Puisqu'on y est, voici le mien :

http://jaquier.dyndns.org/temp/screenshot.jpg

Bien entendu, c'est du Gnome/Metacity  :Wink:  Les panels sur les côtés sont "autohide" mais je les ai sortis pour la photo  :Very Happy: 

Controls : Clearlooks

Window Border : SystemG

Icons : Dropline Etiquette

Wallpaper : fait maison  :Very Happy:  Euh oui, je suis célibataire depuis quelques temps, ça explique la citation  :Wink: 

D'ailleurs, qui peut me dire qui est cette charmante jeune femme ? Je veux voir les connaisseurs  :Twisted Evil: 

----------

## El_Goretto

 *LostControl wrote:*   

> D'ailleurs, qui peut me dire qui est cette charmante jeune femme ? Je veux voir les connaisseurs 

 

Chanteuse d'un groupe qui commence par N?  :Smile: 

--

edit:

bon, et pis pour être sûr, j'ai googlisé, mais c'est trop facile comme çà... bouh, encore heureux que çà soit moi qui ait trouvé, sinon je me serais pas fait confiance  :Smile: 

Ceci dit, moi je suis plus Oceanborn que Century Child  :Smile: 

----------

## guilc

Oh ! Tarja en fond d'écran  :Surprised: )

Bah du coup tu m'as filé envie de montrer le mien  :Wink: 

http://www.xwing.info/kde.jpg

Et puisqu'on en est sur les préférences, je suis plutot Once puis Wishmaster puis Oceanborn puis Century Child  :Wink:  (avec une préférence pour Dark Chest of Wonder)

[Edit] tiens, avec totu ça, j'oubliais de préciser :

Theme qt : Plastik

Theme de fenetres : Lueur (kde)

Theme GTK : Clearlooks

Un chti torsmo a peine customisé

Le fond d'écran se trouve chez spinefarm records : http://www.spinefarm.fi/press/spinefarm/nw2004/index.html

Et pour les icones en systray : korganizer, kopete, amarok, akragator, xchat et kweather

----------

## El_Goretto

Ayé, je craque.

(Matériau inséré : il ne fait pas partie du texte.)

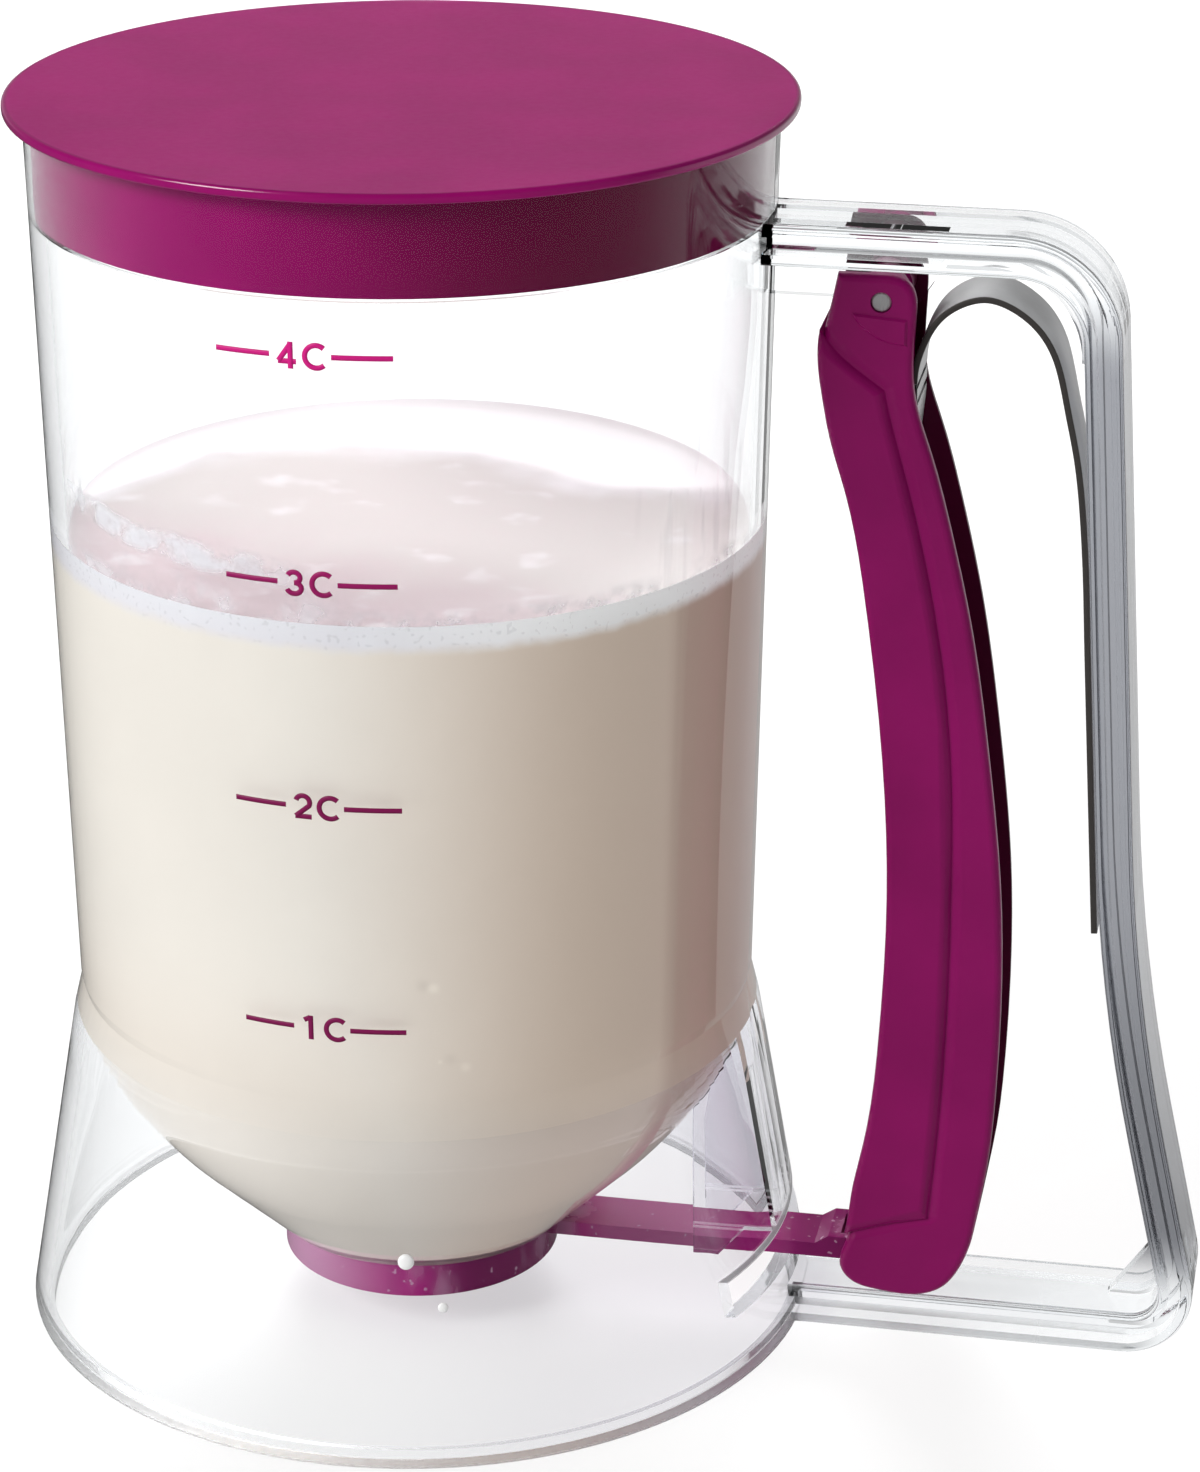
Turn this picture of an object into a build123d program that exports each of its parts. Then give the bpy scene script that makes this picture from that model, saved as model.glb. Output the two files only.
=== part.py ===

Pas de chanteuse de métal symphonique pour moi, juste une idée de coloris, un thème kde de décoration de fenêtres chouette, puis un style QT assorti, et hop un wallpaper choisi dans les tons parmis mes 511 candidats...

Bon, c'est pas l'assortiment le plus réussi que j'ai fait, mais je suppose qu'étant donné qu'il a survécu plus d'un mois (wallpaper compris, record en soit!!), c'est qu'il doit flatter un minimum mes rétines...

http://img120.imageshack.us/img120/3324/capture25nr.png

L'écran de droite est "fonctionnel" avec les barres haute et basse en masquage auto. L'écran de droite est "fixe", même la mini barre en bas. Pourquoi la fenêtre ATI? Ben pour montrer que si si, c'est possible, et puis je trouvais le "nouveau" logo ATI marrant  :Smile: 

Notez bien que je ne suis pas du tout satisfait de la tronche de mes icones KDE (bureau/Konqueror), mais j'ai pas encore été fouiller en dehors de portage. Si vous en connaissez des sympas, faciles à installer (sites, howto...) je suis preneur  :Smile: 

--

edit: 

ah oui, oups, on parle musique, et pis on en oublie l'essentiel:

Déco KDE: Knifty

Style QT: High Performance Liquid (énorme)

Icones: Noia Warm (bof, bof)

Couleurs: Aqua Graphite

Thème gkrellm: Aqua Graphite

theme firefox: saferfox

----------

## sireyessire

 *LostControl wrote:*   

> D'ailleurs, qui peut me dire qui est cette charmante jeune femme ? Je veux voir les connaisseurs 

 

c'est la chanteuse d'un groupe que j'adore, et qui passe particlièrement bien dans les longues nuits de code ...  :Laughing:  d'ailleurs j'y retourne...

----------

## guilc

 *sireyessire wrote:*   

>  *LostControl wrote:*   D'ailleurs, qui peut me dire qui est cette charmante jeune femme ? Je veux voir les connaisseurs  
> 
> c'est la chanteuse d'un groupe que j'adore, et qui passe particlièrement bien dans les longues nuits de code ...  d'ailleurs j'y retourne...

 

Tiens, je vois que je suis pas le seul  :Laughing: 

C'est vrai que c'est idéal pour coder, la dessus je code deux fois plus vite  :Cool: 

----------

## Enlight

 *sireyessire wrote:*   

>  *LostControl wrote:*   D'ailleurs, qui peut me dire qui est cette charmante jeune femme ? Je veux voir les connaisseurs  
> 
> c'est la chanteuse d'un groupe que j'adore, et qui passe particlièrement bien dans les longues nuits de code ...  d'ailleurs j'y retourne...

 

Utilisé comme jingle de TF6 si je dis pas de conneries, j'ai bon?

----------

## LostControl

Ahhh  :Very Happy:  Ca fait plaisir, mais alors vraiment plaisir, de savoir qu'il y a des connaisseurs sur ce forum !

Total respect  :Cool: 

Je vous conseille les deux DVD du groupes "FROM WISHES TO ETERNITY" et "END OF INNOCENCE". C'est en effet la musique idéale pour coder, entrecoupée par quelques morceaux de Children Of Bodom et In Flames  :Twisted Evil: 

A+

----------